When I watch romantic comedies, I used to get sad because I don’t have what the characters have. Maybe I love them because of the fact that I am not in love but they make me feel that I am, even for just an hour or two. I love the idea of love, but I’m not in the state of it. Weren’t I supposed to watch funny, cheesy, heart-swelling scenes wherein I have your hand that I can intertwine my fingers with? A firm but warm chest I can place my head to, then end up dozing off in your arms because despite me loving romantic comedies, I know I love you more? I’m filled enough with love from your embraces.

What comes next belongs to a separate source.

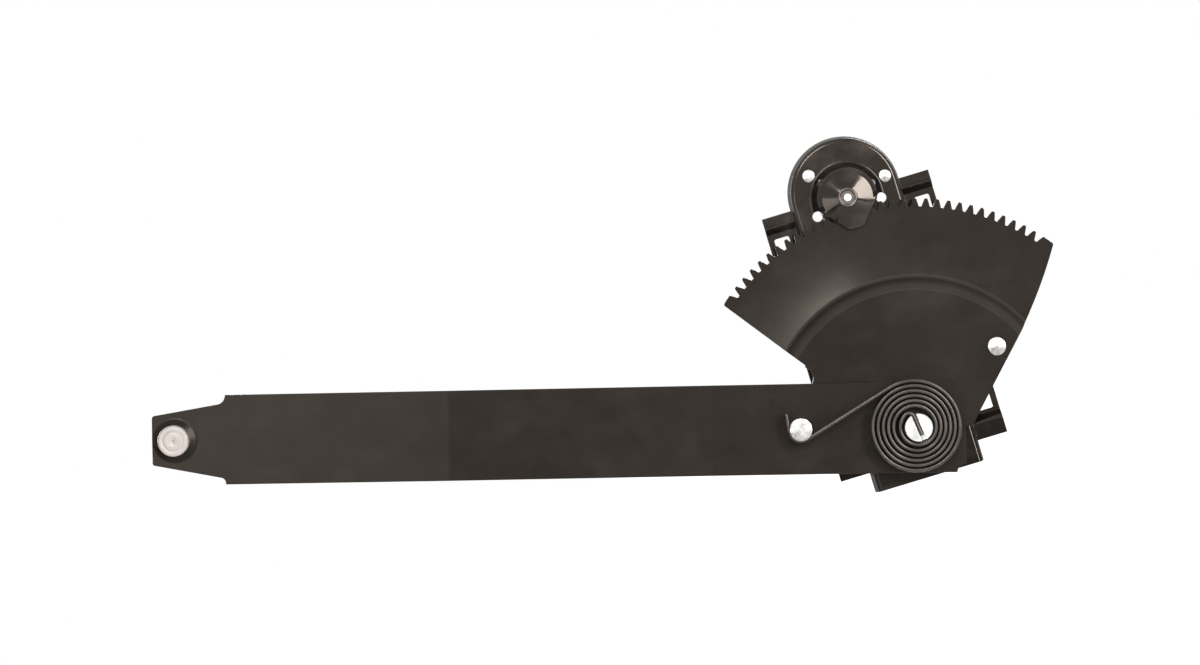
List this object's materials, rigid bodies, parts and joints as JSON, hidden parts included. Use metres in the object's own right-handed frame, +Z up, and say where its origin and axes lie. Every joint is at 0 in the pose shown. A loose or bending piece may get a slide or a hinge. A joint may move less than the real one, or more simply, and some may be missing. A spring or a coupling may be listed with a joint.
{
  "type": "window regulator",
  "caption": "Hand-cranked window regulator: a pressed plate carries a pinion in a spring brake, a toothed sector with a long bent lift arm, a spiral counterbalance spring and an end roller.",
  "frame": {"origin": "centre of the rectangle of square bolt holes, on the plane of the wings' rear faces, which lie on the door's inner panel", "axes": "+X across the plate, +Z up it from the arm's pivot to the crank, +Y along the crank spindle into the car; the lift arm is on the -Y side and points to -X"},
  "size_m": [0.5417, 0.0877, 0.2097],
  "materials": {
    "dark_paint": "thin semi-gloss black-brown dip paint on pressed steel",
    "bright_zinc": "bright zinc plating, turned",
    "dull_zinc": "dull, darkened zinc",
    "zinc_plate": "satin zinc plating",
    "spring_steel": "oil-blackened spring steel with bright edges",
    "gear_steel": "hardened steel, lightly oiled",
    "sintered_bronze": "sintered bronze bush",
    "roller_plastic": "pale warm grey moulded nylon"
  },
  "bodies": {
    "base": {"base_plate": "dark_paint", "brake_drum": "zinc_plate", "drum_rivets": "bright_zinc", "drum_bush": "sintered_bronze", "bridge_eyelet": "dull_zinc", "pivot_stud": "bright_zinc", "pivot_washer": "spring_steel", "pivot_ring": "spring_steel", "counterbalance_spring": "spring_steel"},
    "arm": {"sector_gear": "dark_paint", "lift_arm": "dark_paint", "pivot_bush": "sintered_bronze", "spring_stud": "bright_zinc", "stop_stud": "bright_zinc", "roller_stud": "bright_zinc", "roller_washer": "zinc_plate"},
    "pinion": {"pinion": "gear_steel"},
    "crank": {"crank_spindle": "bright_zinc", "driver": "gear_steel", "brake_spring": "spring_steel", "thrust_washer": "zinc_plate", "spindle_washer": "zinc_plate", "spindle_ring": "spring_steel"},
    "roller": {"roller": "roller_plastic"}
  },
  "joints": [
    {"name": "arm_pivot", "type": "hinge", "parent": "base", "child": "arm", "pos_m": [0, -0.02, -0.0636], "axis": [0, -1, 0], "range_deg": [-33, 46], "deforming": ["counterbalance_spring"]},
    {"name": "pinion_spin", "type": "hinge", "parent": "base", "child": "pinion", "pos_m": [0, -0.0155, 0.07716], "axis": [0, -1, 0], "range_deg": [-725, 522]},
    {"name": "crank_spin", "type": "hinge", "parent": "base", "child": "crank", "pos_m": [0, 0.02, 0.07716], "axis": [0, -1, 0], "range_deg": [-725, 522]},
    {"name": "roller_spin", "type": "hinge", "parent": "arm", "child": "roller", "pos_m": [-0.41736, -0.045, 0.05505], "axis": [0, -1, 0], "continuous": true}
  ],
  "couplings": [
    {"joint": "pinion_spin", "follows": "arm_pivot", "ratio": -15.625},
    {"joint": "crank_spin", "follows": "arm_pivot", "ratio": -15.625}
  ]
}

I used to let the sadness rule me, ride the sensation of emptiness, invite self-doubt to keep me company; they kept me busy as I learned to pay attention to me. They also gave me a little more money, a collection of stories and a handful of cute guys who wouldn’t bother to get to know me — not unless they’re in me. But as I watch romantic comedies and wait for their signature lines, I have me. I don’t need to feed anyone with lines, let someone wait in line as I buy tickets for screening time, keep someone in line before they cross the line or even draw any kind line.

Now when I watch romantic comedies, alone, loneliness is not on the line. Happy tears? They don’t care the lines under my eyes. I have the love from each of their lines. And that is not sad — not anymore. I have them.